In recent years, the East African region has seen an increase in arboviral diseases transmitted by blood-feeding arthropods.
Effective surveillance to monitor and reduce incidence of these infections requires the use of appropriate vector sampling
tools. Here, trapped skin volatiles on fur from sheep, a known preferred host of mosquito vectors of Rift Valley fever virus
(RVFV), were used with a standard CDC light trap to improve catches of mosquito vectors. We tested the standard CDC light
trap alone (L), and baited with (a) CO2 (LC), (b) animal volatiles (LF), and (c) CO2 plus animal volatiles (LCF) in two highly
endemic areas for RVF in Kenya (Marigat and Ijara districts) from March–June and September–December 2010. The
incidence rate ratios (IRR) that mosquito species chose traps baited with treatments (LCF, LC and LF) instead of the control
(L) were estimated. Marigat was dominated by secondary vectors and host-seeking mosquitoes were 3–4 times more likely
to enter LC and LCF traps [IRR = 3.1 and IRR = 3.8 respectively] than the L only trap. The LCF trap captured a greater number
of mosquitoes than the LC trap (IRR = 1.23) although the difference was not significant. Analogous results were observed at
Ijara, where species were dominated by key primary and primary RVFV vectors, with 1.6-, 6.5-, and 8.5-fold increases in trap
captures recorded in LF, LC and LCF baited traps respectively, relative to the control. These catches all differed significantly
from those trapped in L only. Further, there was a significant increase in trap captures in LCF compared to LC (IRR = 1.63).

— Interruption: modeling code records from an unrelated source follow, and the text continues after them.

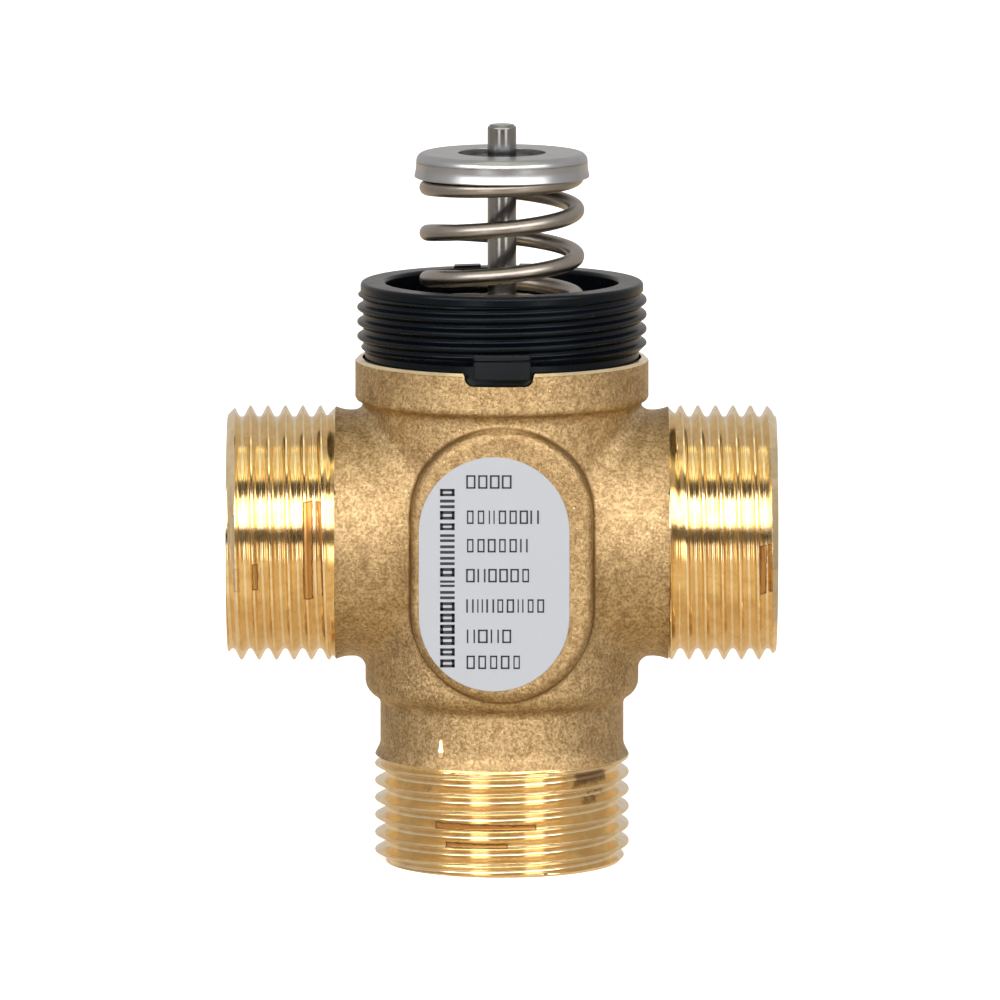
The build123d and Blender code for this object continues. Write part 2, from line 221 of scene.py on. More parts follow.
@dataclass(frozen=True)
class Finish:
    """A surface finish: plain numbers for its shader, and a method that adds its pattern."""

    name: str
    tint: tuple = colour(0.5, 0.5, 0.5)
    metallic: float = 0.0
    roughness: float = 0.5
    ior: float = 1.5
    gleam: tuple = colour(1.0, 1.0, 1.0)

    def material(self) -> bpy.types.Material:
        """The finish's material, made the first time that it is asked for."""
        made = bpy.data.materials.get(self.name)
        if made:
            return made
        made = bpy.data.materials.new(self.name)
        made.use_nodes = True
        made.diffuse_color = self.tint
        graph = Graph(made.node_tree)
        shader = made.node_tree.nodes["Principled BSDF"]
        shader.inputs["Base Color"].default_value = self.tint
        shader.inputs["Metallic"].default_value = self.metallic
        shader.inputs["Roughness"].default_value = self.roughness
        shader.inputs["IOR"].default_value = self.ior
        shader.inputs["Specular Tint"].default_value = self.gleam
        place = graph.vector("SCALE", graph.add("ShaderNodeTexCoord").outputs["Object"])
        place.node.inputs["Scale"].default_value = 1 / MM
        self.dress(graph, shader, place)
        return made

    def dress(self, graph: Graph, shader: bpy.types.Node, place: bpy.types.NodeSocket) -> None:
        """Add the pattern of the finish to its shader, from the place in millimetres."""
        graph.put(shader.inputs["Normal"], graph.bump(graph.noise(place, 3.0), 0.01))

    def spread_roughness(
        self, graph: Graph, shader: bpy.types.Node, share: Value, less: float, more: float
    ) -> None:
        """Spread the roughness about its plain number by a share from 0 to 1."""
        low, high = self.roughness - less, self.roughness + more
        graph.put(shader.inputs["Roughness"], graph.scaled(share, low, high))


@dataclass(frozen=True)
class ForgedBrass(Finish):
    """Blasted hot-forged brass: dull gold with a fine mottled grain, a few glints, and painted shade in the
    crease round the label boss and on its face.
    """

    shade: tuple = colour(0.21, 0.13, 0.05)
    glint: tuple = colour(0.85, 0.68, 0.42)
    grain: float = 3.2
    dent: float = 0.10
    glint_scale: float = 6.0
    glint_share: float = 0.03
    mottle: float = 0.8
    pale: tuple = colour(0.68, 0.51, 0.27)
    # Width of the painted shade line round the boss, and how far painted shade darkens the boss's face.
    crease_shade_width: float = 0.3
    face_shade: float = 0.25

    def dress(self, graph: Graph, shader: bpy.types.Node, place: bpy.types.NodeSocket) -> None:
        """Grain, glints, colour drift, and painted shade in the crease round the boss and on its face."""
        drift = graph.smooth(graph.noise(place, 0.16, 3.0), 0.3, 0.75)
        grain = graph.noise(place, self.grain, 5.0, 0.72)
        cells = graph.cells(place, self.glint_scale)
        chance = graph.math("FRACT", graph.math("MULTIPLY", cells.outputs["Color"], 7.3))
        sparkle = graph.smooth(chance, 1 - self.glint_share, 1.0)
        patches = graph.noise(place, self.mottle, 5.0, 0.7)
        base = graph.mix(graph.scaled(drift, 0.0, 0.25), self.tint, self.shade)
        base = graph.mix(graph.math("MULTIPLY", graph.smooth(patches, 0.52, 0.36), 0.40), base, self.shade)
        base = graph.mix(graph.math("MULTIPLY", graph.smooth(patches, 0.50, 0.68), 0.7), base, self.pale)
        base = graph.mix(graph.math("MULTIPLY", graph.smooth(grain, 0.58, 0.38), 0.65), base, self.shade)
        # Painted shade: the shade colour laid along the boss's crease and, more faintly, over its front
        # face.
        base = graph.mix(self.crease_shade(graph, place), base, self.shade)
        base = graph.mix(graph.math("MULTIPLY", sparkle, 0.4), base, self.glint)
        graph.put(shader.inputs["Base Color"], base)
        graph.put(shader.inputs["Roughness"], graph.scaled(sparkle, self.roughness, self.roughness * 0.6))
        graph.put(shader.inputs["Normal"], graph.bump(grain, self.dent))

    def crease_shade(self, graph: Graph, place: bpy.types.NodeSocket) -> bpy.types.NodeSocket:
        """Share of painted shade in the crease where the label boss meets the body, and a smaller share of
        painted shade on the boss's face.
        """
        parts = graph.add("ShaderNodeSeparateXYZ", {0: place}).outputs
        half = Casting.boss_width / 2
        straight = Casting.boss_height / 2 - half
        rise = graph.math("ABSOLUTE", graph.math("SUBTRACT", parts[2], Casting.boss_middle))
        rise = graph.math("MAXIMUM", graph.math("SUBTRACT", rise, straight), 0.0)
        flat = graph.add("ShaderNodeCombineXYZ", {0: parts[0], 1: rise})
        outside = graph.math("SUBTRACT", graph.vector("LENGTH", flat.outputs[0]), half + self.crease_shade_width / 2)
        near = graph.smooth(graph.math("ABSOLUTE", outside), self.crease_shade_width, 0.0)
        face = graph.math("MULTIPLY", graph.smooth(outside, 0.0, -self.crease_shade_width), self.face_shade)
        front = graph.math("LESS_THAN", parts[1], Casting.boss_root - 1.0)
        return graph.math("MULTIPLY", graph.math("MAXIMUM", near, face), front)


@dataclass(frozen=True)
class Stain:
    """Drying mark, a patch with a dark outline about a centre."""

    centre: tuple
    half: tuple
    strength: float
    edge: tuple
    middle: tuple
    soft: float
    wander: float
    outline: float = 0.12

    def shares(self, graph: Graph, place: bpy.types.NodeSocket, drift: Value) -> tuple[Value, Value]:
        """How far a place lies in the patch, and how far inside its outline."""
        offset = graph.vector("ABSOLUTE", graph.vector("SUBTRACT", place, self.centre))
        gaps = graph.add("ShaderNodeSeparateXYZ", {0: graph.vector("SUBTRACT", offset, self.half)}).outputs
        gap = graph.math("MAXIMUM", graph.math("MAXIMUM", gaps[0], gaps[1]), gaps[2])
        gap = graph.math("ADD", gap, graph.scaled(drift, -self.wander, self.wander))
        patch = graph.smooth(gap, self.soft, -self.soft)
        core = graph.smooth(gap, self.soft - self.outline, -self.soft - self.outline)
        return graph.math("MULTIPLY", patch, self.strength), core


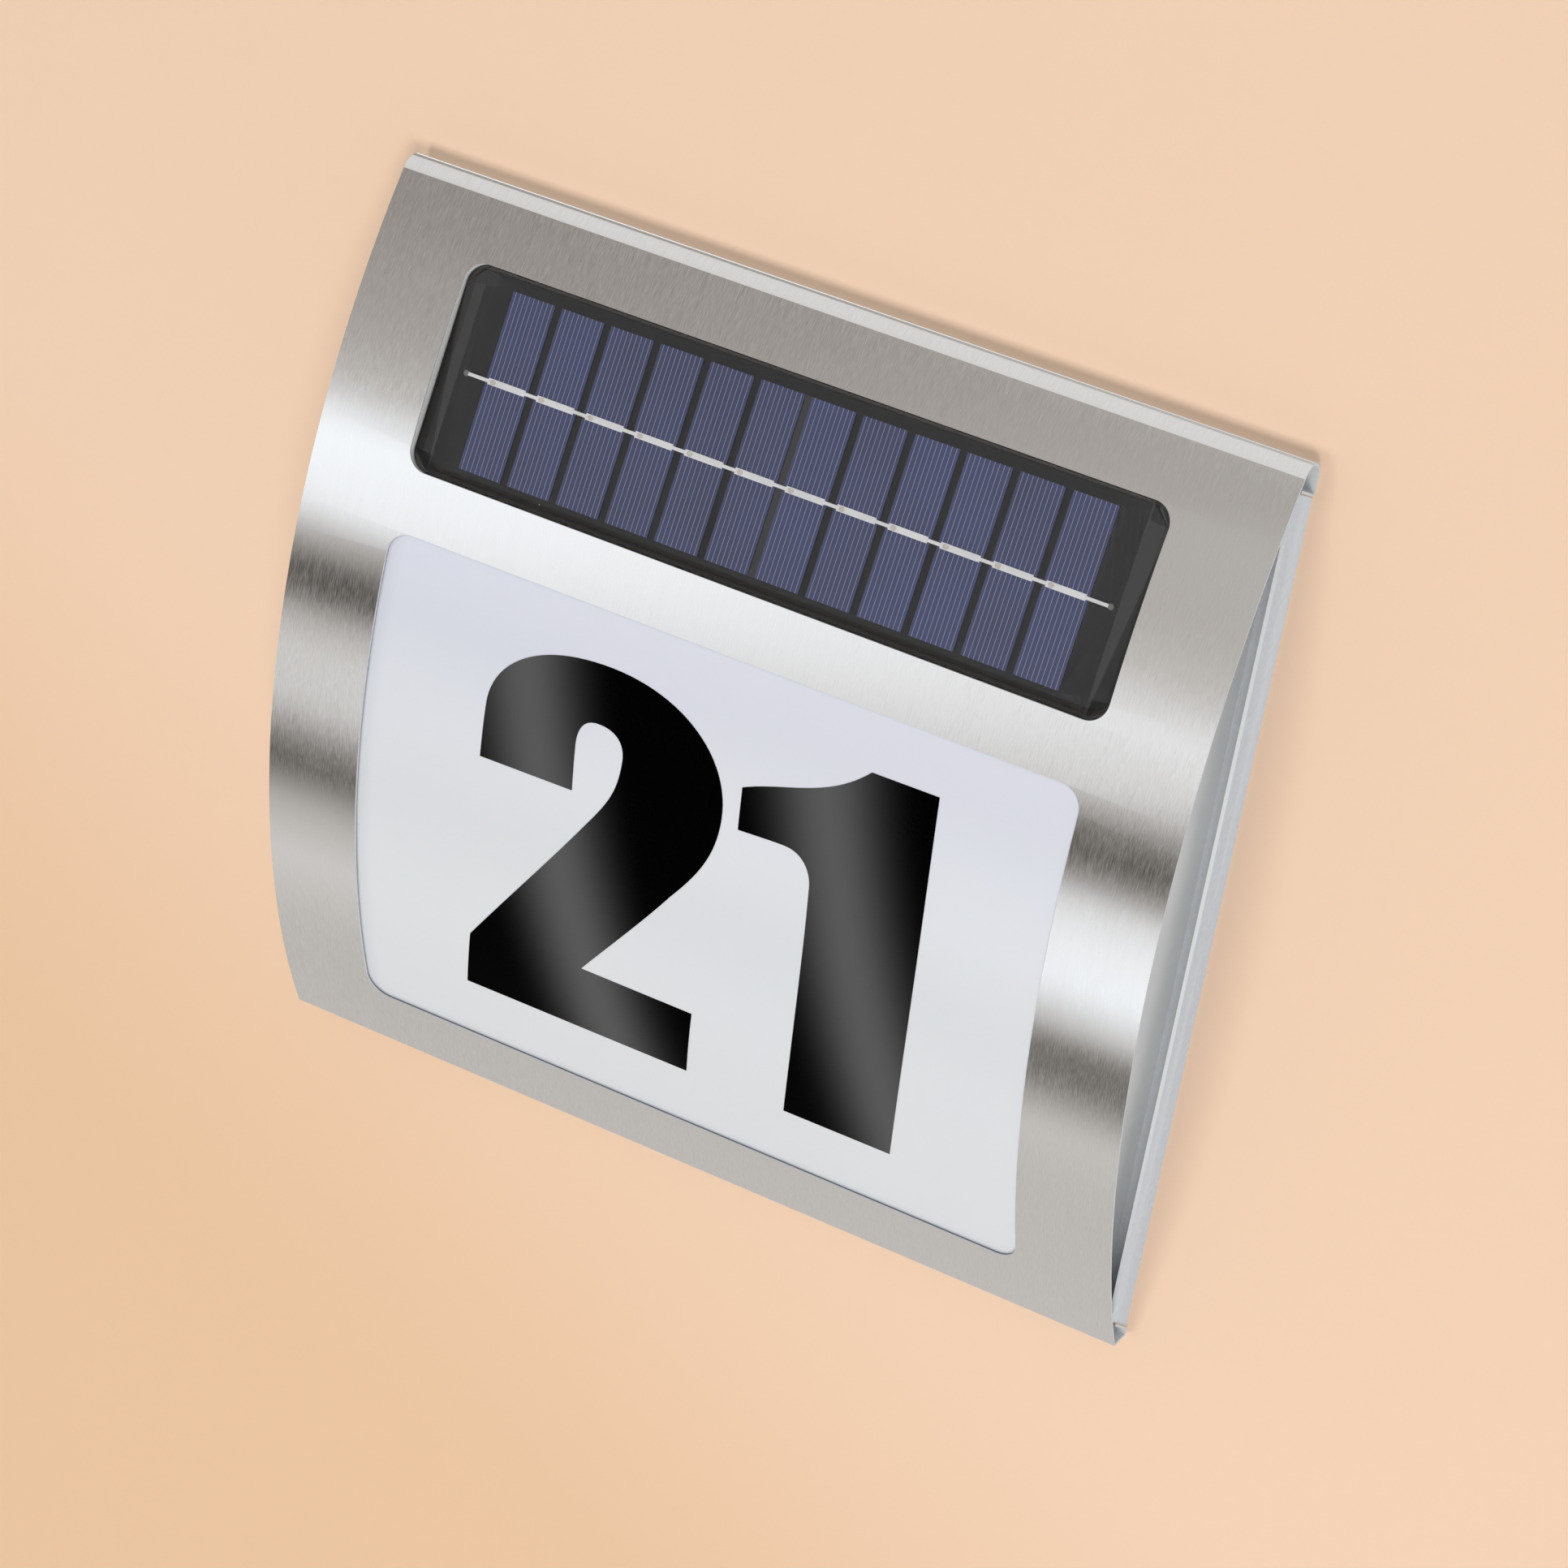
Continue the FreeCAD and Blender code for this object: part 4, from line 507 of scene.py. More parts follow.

Mosquito species composition and trap counts differed between the RVF sites. However, within each site, catches differed in
abundance only and no species preferences were noted in the different baited-traps. Identifying the attractive components
present in these natural odors should lead to development of an effective odor-bait trapping system for population densitymonitoring
and result in improved RVF surveillance especially during the inter-epidemic period.